**Your objective**
Pick out every line with the word "image" and copy it.

**Given information**
--------------------------------
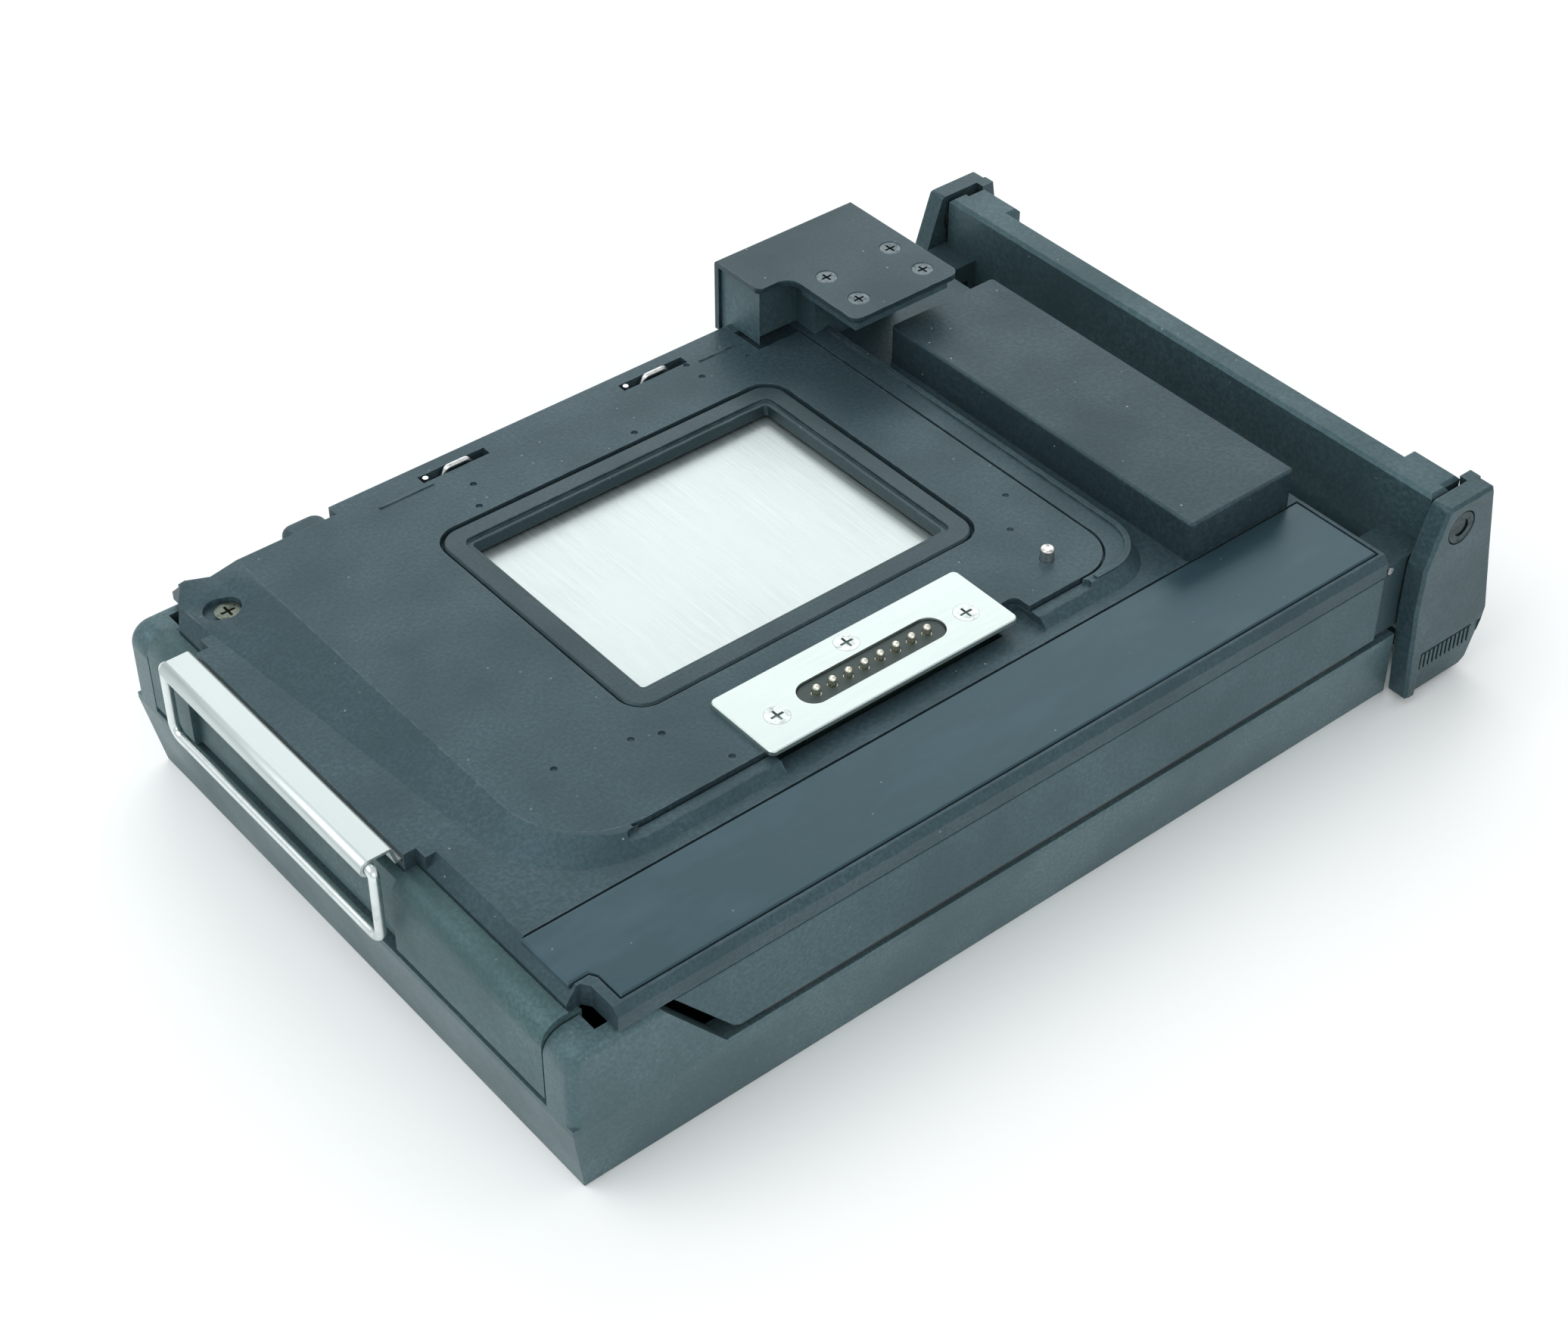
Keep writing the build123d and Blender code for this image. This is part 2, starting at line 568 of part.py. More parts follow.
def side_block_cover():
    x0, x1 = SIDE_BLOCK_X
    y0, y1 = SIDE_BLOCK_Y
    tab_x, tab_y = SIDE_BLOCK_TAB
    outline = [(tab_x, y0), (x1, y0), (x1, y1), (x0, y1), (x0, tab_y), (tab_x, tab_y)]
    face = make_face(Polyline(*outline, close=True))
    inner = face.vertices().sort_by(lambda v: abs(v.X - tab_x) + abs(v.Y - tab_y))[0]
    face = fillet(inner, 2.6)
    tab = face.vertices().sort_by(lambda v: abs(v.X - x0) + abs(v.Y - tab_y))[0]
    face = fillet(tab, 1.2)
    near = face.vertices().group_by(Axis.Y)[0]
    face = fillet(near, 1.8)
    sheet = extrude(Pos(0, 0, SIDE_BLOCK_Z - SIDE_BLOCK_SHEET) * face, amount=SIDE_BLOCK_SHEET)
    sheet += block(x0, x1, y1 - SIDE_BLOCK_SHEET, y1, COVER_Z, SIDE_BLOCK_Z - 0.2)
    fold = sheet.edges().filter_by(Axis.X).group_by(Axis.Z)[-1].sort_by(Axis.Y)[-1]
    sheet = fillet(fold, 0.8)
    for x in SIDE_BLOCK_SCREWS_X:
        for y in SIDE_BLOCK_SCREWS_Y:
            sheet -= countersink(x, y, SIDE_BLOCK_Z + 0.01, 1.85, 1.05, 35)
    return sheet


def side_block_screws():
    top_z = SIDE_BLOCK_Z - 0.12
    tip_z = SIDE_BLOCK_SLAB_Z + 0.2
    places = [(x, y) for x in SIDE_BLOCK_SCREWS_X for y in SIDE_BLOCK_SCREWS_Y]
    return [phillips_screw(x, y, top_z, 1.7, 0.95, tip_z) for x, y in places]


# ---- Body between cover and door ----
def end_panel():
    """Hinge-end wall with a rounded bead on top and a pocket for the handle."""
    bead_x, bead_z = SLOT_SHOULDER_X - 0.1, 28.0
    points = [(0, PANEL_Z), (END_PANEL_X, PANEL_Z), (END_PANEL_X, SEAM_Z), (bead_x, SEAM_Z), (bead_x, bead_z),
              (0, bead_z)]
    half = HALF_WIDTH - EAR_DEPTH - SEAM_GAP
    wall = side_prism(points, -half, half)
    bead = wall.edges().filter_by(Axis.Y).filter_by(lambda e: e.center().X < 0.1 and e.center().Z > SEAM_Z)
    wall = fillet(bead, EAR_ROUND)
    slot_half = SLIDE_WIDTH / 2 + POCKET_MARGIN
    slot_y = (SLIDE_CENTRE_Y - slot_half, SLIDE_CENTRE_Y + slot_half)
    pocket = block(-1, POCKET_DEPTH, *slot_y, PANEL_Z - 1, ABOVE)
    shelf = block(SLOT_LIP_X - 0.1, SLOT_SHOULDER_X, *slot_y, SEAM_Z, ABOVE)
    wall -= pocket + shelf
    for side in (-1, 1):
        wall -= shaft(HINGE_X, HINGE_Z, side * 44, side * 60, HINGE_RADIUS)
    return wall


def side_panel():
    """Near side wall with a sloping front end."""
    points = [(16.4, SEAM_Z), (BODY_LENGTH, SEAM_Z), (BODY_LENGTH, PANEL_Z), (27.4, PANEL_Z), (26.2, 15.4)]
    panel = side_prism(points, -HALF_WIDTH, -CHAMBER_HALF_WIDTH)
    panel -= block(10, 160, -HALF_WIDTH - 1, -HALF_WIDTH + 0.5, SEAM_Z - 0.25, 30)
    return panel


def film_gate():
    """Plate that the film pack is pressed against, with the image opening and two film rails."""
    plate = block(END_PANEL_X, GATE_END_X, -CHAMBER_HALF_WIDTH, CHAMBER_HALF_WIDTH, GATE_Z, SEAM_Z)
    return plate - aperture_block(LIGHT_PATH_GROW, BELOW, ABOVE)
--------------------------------
**Written answer**
Keep writing the build123d and Blender code for this image. This is part 2, starting at line 568 of part.py. More parts follow.
    """Plate that the film pack is pressed against, with the image opening and two film rails."""